Das vorgelagerte Hochspannungsnetz wird von der Eon-Tochter E.DIS betrieben, bei der die Stadtwerke eigenen Angaben zufolge „schon seit über einem Jahr zusätzliche Kapazitäten“ angefordert haben. Dort ist man aber offensichtlich nicht in der Lage, die erhöhte Nachfrage zu bedienen, weshalb alle Beteiligten fieberhaft nach einer „Zwischenlösung“ suchen: „Für die Kernstadt von Oranienburg und Sachsenhausen würde es sonst bedeuten, dass wir in den nächsten zwei bis drei Jahren nicht mehr bauen können.“ Und das auch nur, falls der Neubau des stadteigenen Umspannwerks im Zeitplan bleiben sollte.
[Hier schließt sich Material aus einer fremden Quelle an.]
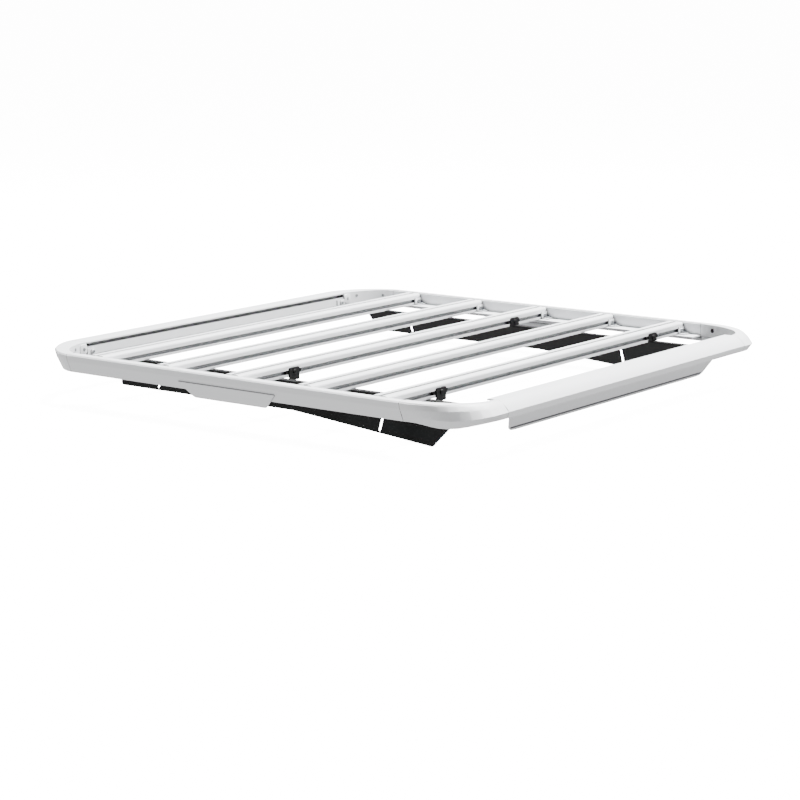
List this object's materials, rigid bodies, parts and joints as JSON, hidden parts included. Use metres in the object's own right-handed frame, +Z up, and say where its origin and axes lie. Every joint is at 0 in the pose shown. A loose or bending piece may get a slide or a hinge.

Damit dies möglichst gelingt, wurden für das Projekt in der jüngsten Stadtratsitzung bereits für das laufende Jahr Mittel in Höhe von 13,8 Millionen Euro zur Verfügung gestellt. Mit konkreten Aussagen darüber, wie die angestrebte „Zwischenlösung“ aussehen könnte, halten sich die Beteiligten aber auffällig zurück.

So beließ es etwa ein E.DIS-Sprecher bei der Absichtserklärung, dass man „die Stadtwerke sowohl mit der Bereitstellung zusätzlicher Leistung über das Hochspannungsnetz als auch beim Bau des Umspannwerks mit Know-How unterstützen“ wolle. Das Branchenportal „energate-messenger“ erbat bei der Bundesnetzagentur eine Stellungnahme zum Versorgungsengpass in Oranienburg, musste sich jedoch mit einem schlichten Verweis auf einen „laufenden Informationsaustausch“ zwischen allen Beteiligten begnügen.